Holzman, a native of Altoona, Pennsylvania, and a former Federated Department Stores executive, doubled Charitybuzz’s business to $25 million this year over 2009 and has increased its bidders to 45,000 from 30,000. His 600 clients include nonprofits such as the Robert F. Kennedy Center for Justice & Human Rights, hip-hop mogul Russell Simmons’s Rush Philanthropic Arts Foundation and fashion designer Donna Karan’s Urban Zen Foundation, which aids health and education causes and empowers children.

Most bids come from the U.S, followed by the U.K., Canada, Germany and Japan, he said. This year, several participants from Australia and South Korea are among the 110 nations represented. They bid on everything from LeBron James’s old Cleveland Cavaliers Jersey to the chance to meet reality-television stars Kim and Kourtney Kardashian.

Like Starbucks

“Using pop culture, we can change how people use the Internet and technology to raise money,” Holzman, 55, said. “Just like Starbucks changed how you drink a cup of coffee, this changes how you think about raising money for charity.”

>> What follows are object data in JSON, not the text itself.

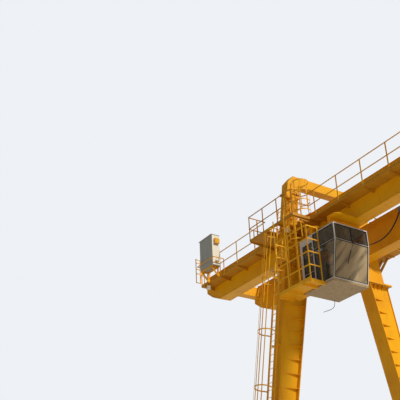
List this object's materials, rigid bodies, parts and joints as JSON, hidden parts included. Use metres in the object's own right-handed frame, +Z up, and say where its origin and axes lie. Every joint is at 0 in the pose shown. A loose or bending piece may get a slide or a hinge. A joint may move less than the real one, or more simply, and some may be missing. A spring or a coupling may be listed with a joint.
{
  "type": "gantry crane",
  "caption": "Double-girder gantry crane with cantilevers, arched leg frames, glazed operator's cab, walkway with railings, caged ladders and festoon cable.",
  "frame": {"origin": "on the ground midway between the leg frames and midway between the two sill ends, under the middle of the girders", "axes": "+X along the girders from the cabinet end to the far cantilever, +Y from the walkway side to the rear girder, +Z up"},
  "size_m": [36.94, 12.36, 19.25],
  "materials": {
    "crane_yellow": "satin yellow enamel, weathered",
    "walkway_plate": "worn enamel on chequer plate",
    "rail_steel": "rolled steel, rusty with a worn head",
    "wheel_steel": "cast steel",
    "cab_grey": "pale grey satin enamel",
    "cab_beige": "beige enamel with rust spots",
    "window_glass": "tinted glazing",
    "seat_black": "black upholstery and dark consoles",
    "cabinet_grey": "grey enamel",
    "cable_black": "matt rubber sheath"
  },
  "bodies": {
    "crane": {"front_girder": "crane_yellow", "rear_girder": "crane_yellow", "end_tie_a": "crane_yellow", "end_tie_b": "crane_yellow", "trolley_rails": "rail_steel", "arch_a": "crane_yellow", "arch_b": "crane_yellow", "head_front_a": "crane_yellow", "head_rear_a": "crane_yellow", "head_front_b": "crane_yellow", "head_rear_b": "crane_yellow", "leg_front_a": "crane_yellow", "leg_rear_a": "crane_yellow", "leg_front_b": "crane_yellow", "leg_rear_b": "crane_yellow", "sill_a": "crane_yellow", "sill_b": "crane_yellow", "trucks_a": "crane_yellow", "trucks_b": "crane_yellow", "wheels_a": "wheel_steel", "wheels_b": "wheel_steel", "walkway": "walkway_plate", "walkway_railing": "crane_yellow", "bay_a": "walkway_plate", "bay_b": "walkway_plate", "rear_platform_a": "walkway_plate", "rear_platform_b": "walkway_plate", "leg_ladder": "crane_yellow", "arch_ladder": "crane_yellow", "cab_ladder": "crane_yellow", "cab_hanger": "crane_yellow", "cab_frame": "cab_grey", "cab_roof": "cab_beige", "cab_floor": "cab_beige", "cab_glass": "window_glass", "cab_platform": "crane_yellow", "operator_seat": "seat_black", "cabinet": "cabinet_grey", "cabinet_stand": "crane_yellow", "junction_box": "crane_yellow", "festoon_rail": "crane_yellow", "festoon_cable": "cable_black", "conduit": "crane_yellow", "loose_cable": "cable_black"},
    "door": {"cab_door": "cab_grey", "door_glass": "window_glass"}
  },
  "joints": [
    {"name": "cab_door_hinge", "type": "hinge", "parent": "crane", "child": "door", "pos_m": [-9.026, -2.921, 14], "axis": [0, 0, 1], "range_deg": [0, 85]}
  ]
}
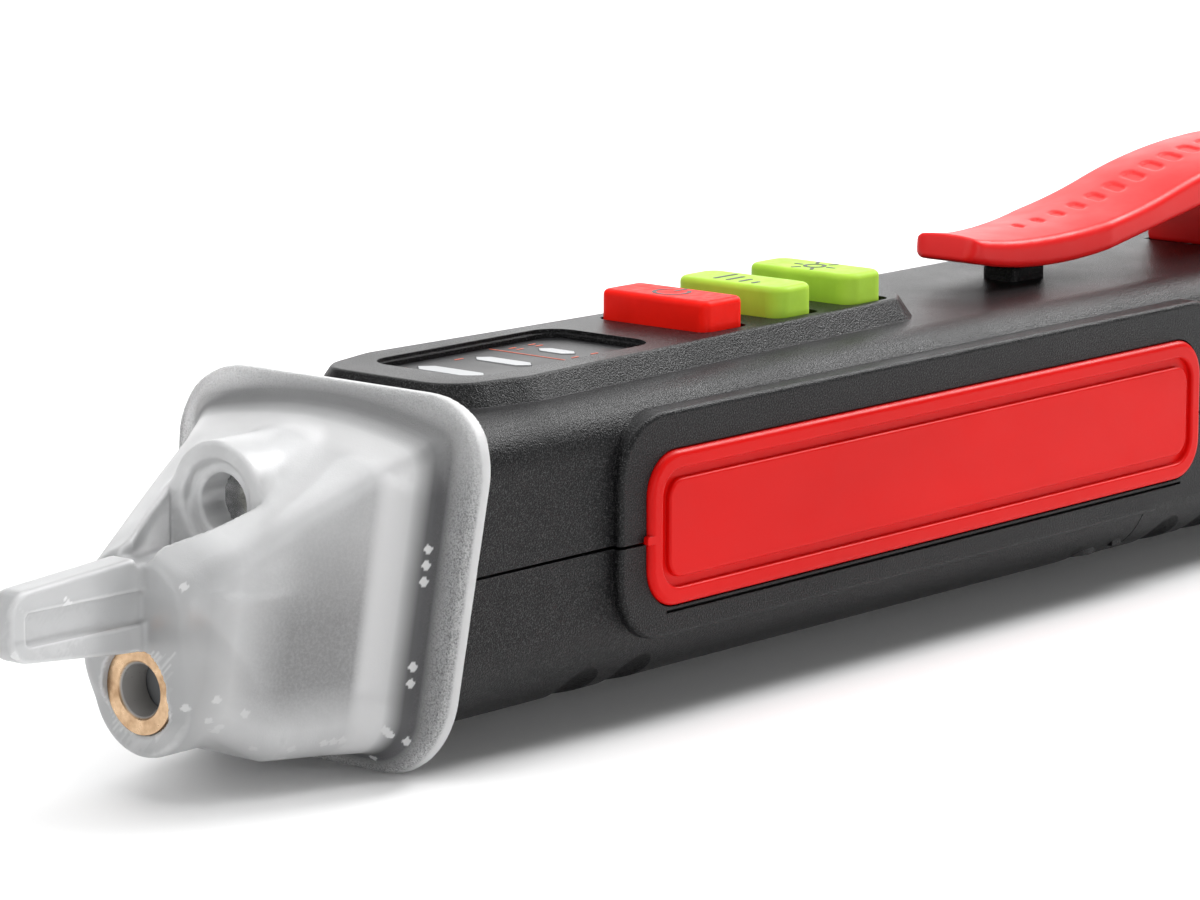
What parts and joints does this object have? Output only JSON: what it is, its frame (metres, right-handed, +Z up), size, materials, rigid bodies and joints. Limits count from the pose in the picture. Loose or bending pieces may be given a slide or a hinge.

Online donations during the holidays this year are expected to reach more than $6 billion, up 30 percent from last December, according to a study released last month by Convio Inc., an Austin, Texas-based online software maker.

While Holzman saw auction items plateau at $50,000 during last year’s recession, this year’s bids have rebounded strongly. In May, a bidder won a golf date with former U.S. President Bill Clinton for $80,000. The proceeds went to Christie’s Green Auction. Then an Audemars Piguet watch signed by Jay-Z went for $220,000. This month, a woman paid $130,000 to meet Paul McCartney backstage at New York’s Apollo Theater to benefit the Green Schools Community Initiative.

Tables Top $25,000

“We knew the recession was over when gala tables began selling for more than $25,000,” Holzman said.

With the New Year approaching, Charitybuzz is lining up more celebrity experiences for charities. Future auctions include a three-night New Year’s Eve package with a concert featuring Jay-Z and Coldplay, and Super Bowl packages sponsored by Cadillac.

“Our bidders are philanthropic,” Holzman said. “The money goes to a great cause and you get something back in return, so it’s a win-win.”